Stored items from a collection
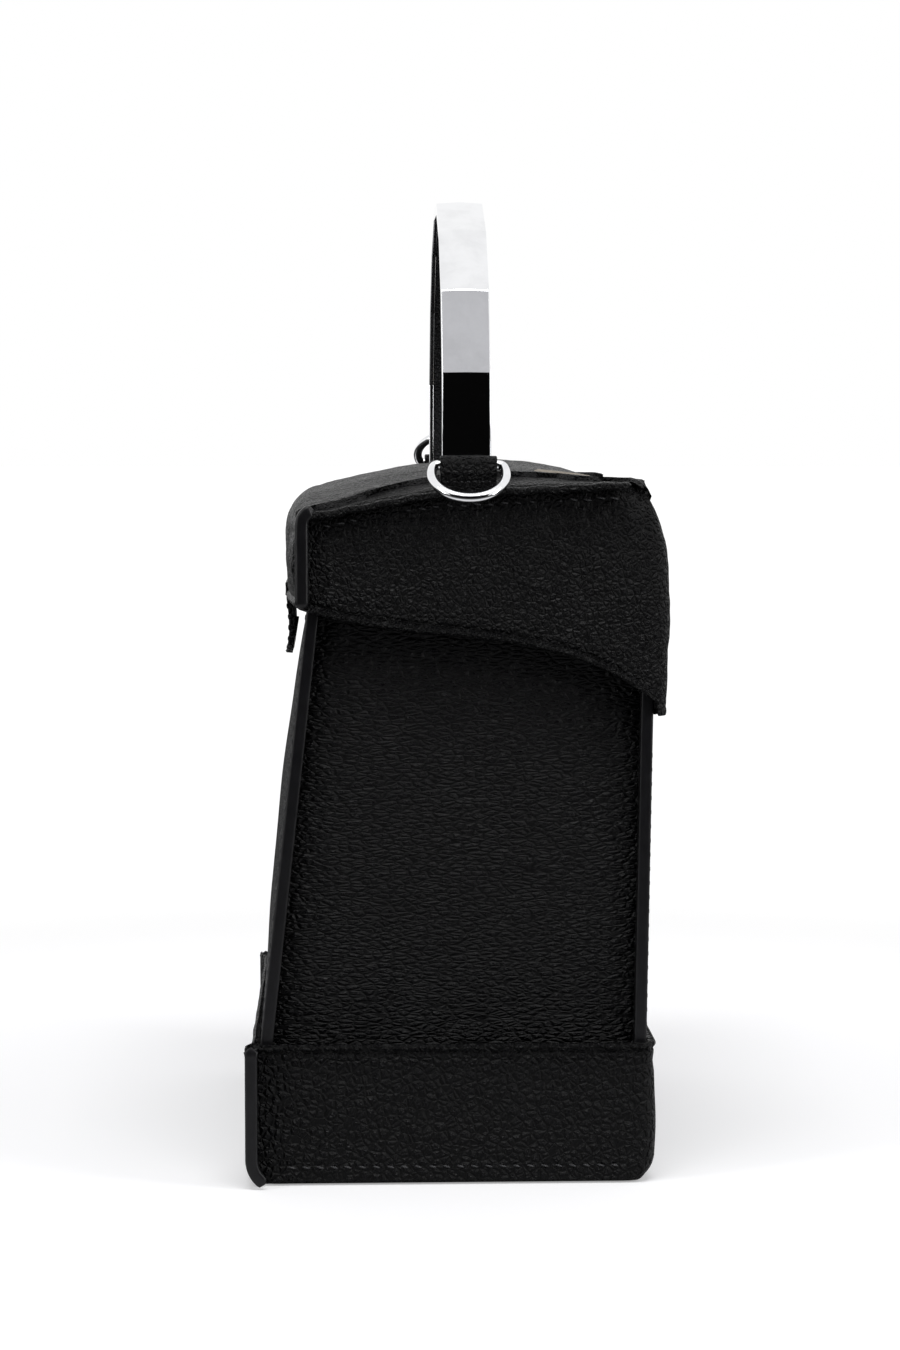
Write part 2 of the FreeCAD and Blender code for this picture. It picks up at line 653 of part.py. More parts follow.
os.makedirs("parts", exist_ok=True)
for name, shape in build().items():
    shape.exportStep("parts/" + name + ".step")
    print(name, len(shape.Solids), "solid(s)", round(shape.Volume), "mm3", "valid" if shape.isValid() else "BAD")
print("hinge line y %.3f z %.3f, D-ring bar x %.3f z %.3f, left ring at %.2f degrees"
      % (HINGE_Y, HEM_BACK, BAR_X, BAR_Z, resting_angle()))
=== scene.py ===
"""Looks of the structured leather handbag: body, base tray, hinged hood, tab, arch handle and D-rings.

Lengths are millimetres until a mesh is made; the frame and every object are metres.
"""
from __future__ import annotations
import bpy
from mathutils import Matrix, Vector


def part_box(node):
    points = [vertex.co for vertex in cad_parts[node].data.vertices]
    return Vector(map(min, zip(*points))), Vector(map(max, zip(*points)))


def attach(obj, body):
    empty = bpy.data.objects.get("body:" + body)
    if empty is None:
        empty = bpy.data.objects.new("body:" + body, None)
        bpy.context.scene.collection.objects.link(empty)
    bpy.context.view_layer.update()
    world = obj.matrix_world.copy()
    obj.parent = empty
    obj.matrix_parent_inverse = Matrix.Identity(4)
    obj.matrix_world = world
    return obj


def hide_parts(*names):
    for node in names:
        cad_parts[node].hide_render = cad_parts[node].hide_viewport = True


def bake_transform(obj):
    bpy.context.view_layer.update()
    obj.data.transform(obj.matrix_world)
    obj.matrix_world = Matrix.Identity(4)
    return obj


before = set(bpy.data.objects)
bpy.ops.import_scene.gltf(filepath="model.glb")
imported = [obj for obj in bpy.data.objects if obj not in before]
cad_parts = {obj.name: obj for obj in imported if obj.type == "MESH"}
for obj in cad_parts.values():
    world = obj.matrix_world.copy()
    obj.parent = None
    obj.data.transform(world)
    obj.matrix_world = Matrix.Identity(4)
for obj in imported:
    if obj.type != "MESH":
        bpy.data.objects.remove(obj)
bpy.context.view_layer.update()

import logging
import math
from dataclasses import dataclass, field
from enum import Enum
from typing import Any, Mapping, Sequence

import bmesh
import bpy
import numpy as np

LOG = logging.getLogger("handbag")
MM = 0.001
HANGING = -38.0    # degrees above the horizontal, outwards, of the right D-ring
LEANING = 141.16   # the left D-ring, turned inwards onto the handle's leg
Array = np.ndarray


class Side(Enum):
    """The two ends of the bag, with the sign of X there."""

    RIGHT = 1
    LEFT = -1


class Body(Enum):
    """The bodies that pieces ride on."""

    BAG = "bag"
    HOOD = "hood"
    TAB = "closure_tab"
    RING_RIGHT = "d_ring_right"
    RING_LEFT = "d_ring_left"


# Shader maths


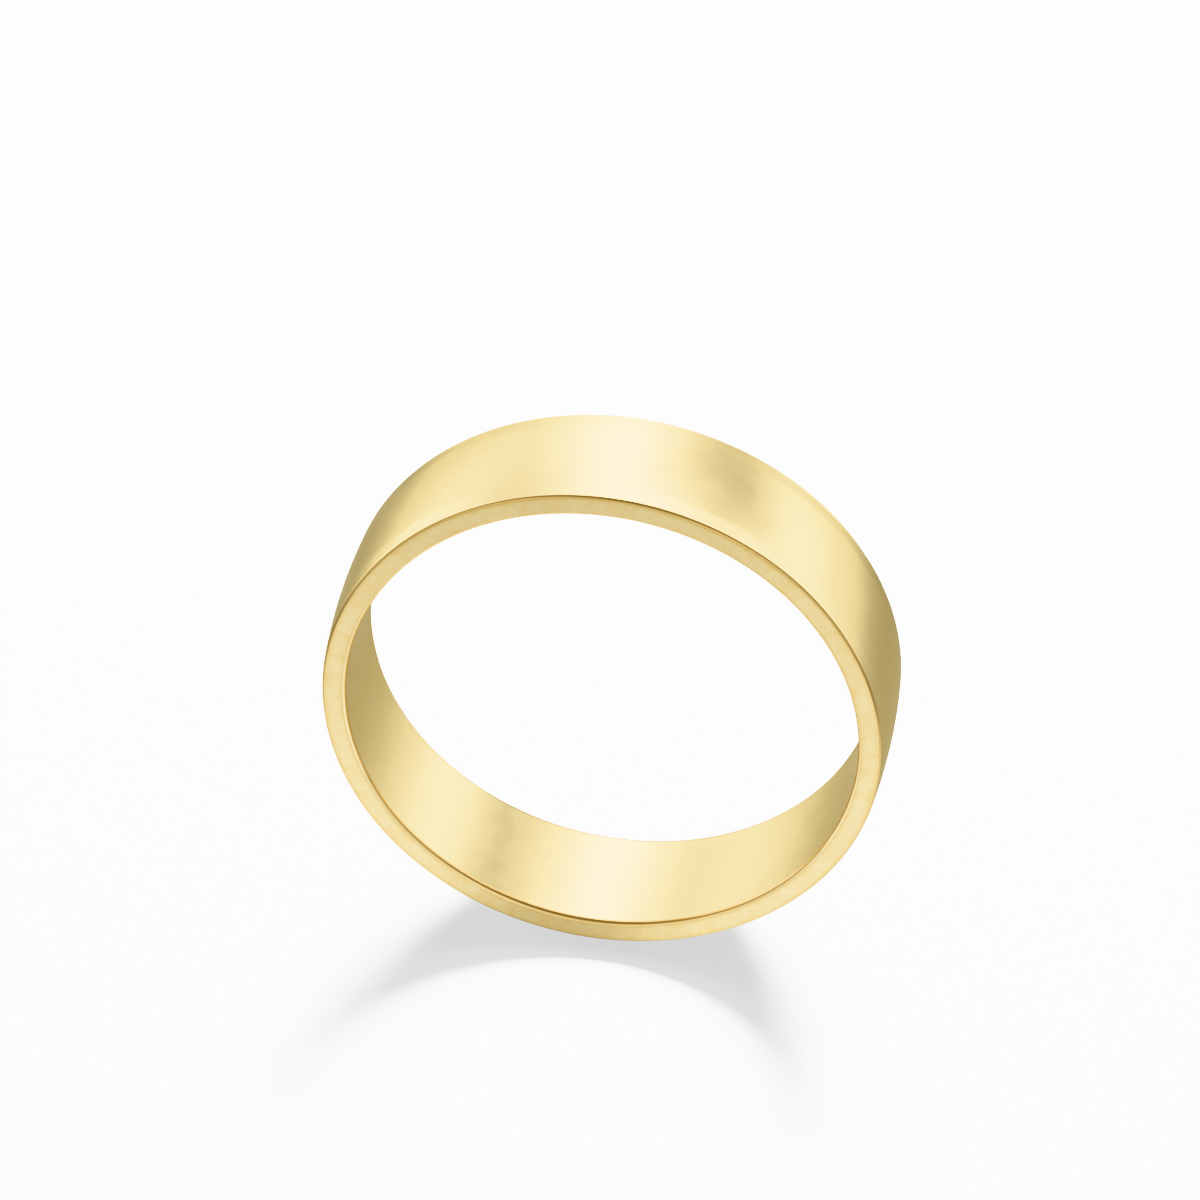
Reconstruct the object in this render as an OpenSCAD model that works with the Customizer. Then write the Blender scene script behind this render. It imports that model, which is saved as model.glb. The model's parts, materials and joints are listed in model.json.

The task –
Would you quote everything above from the line containing "line y %.3f" down to the line containing "if empty is"? Include both of those lines and nothing else.

Task result –
print("hinge line y %.3f z %.3f, D-ring bar x %.3f z %.3f, left ring at %.2f degrees"
      % (HINGE_Y, HEM_BACK, BAR_X, BAR_Z, resting_angle()))
=== scene.py ===
"""Looks of the structured leather handbag: body, base tray, hinged hood, tab, arch handle and D-rings.

Lengths are millimetres until a mesh is made; the frame and every object are metres.
"""
from __future__ import annotations
import bpy
from mathutils import Matrix, Vector


def part_box(node):
    points = [vertex.co for vertex in cad_parts[node].data.vertices]
    return Vector(map(min, zip(*points))), Vector(map(max, zip(*points)))


def attach(obj, body):
    empty = bpy.data.objects.get("body:" + body)
    if empty is None:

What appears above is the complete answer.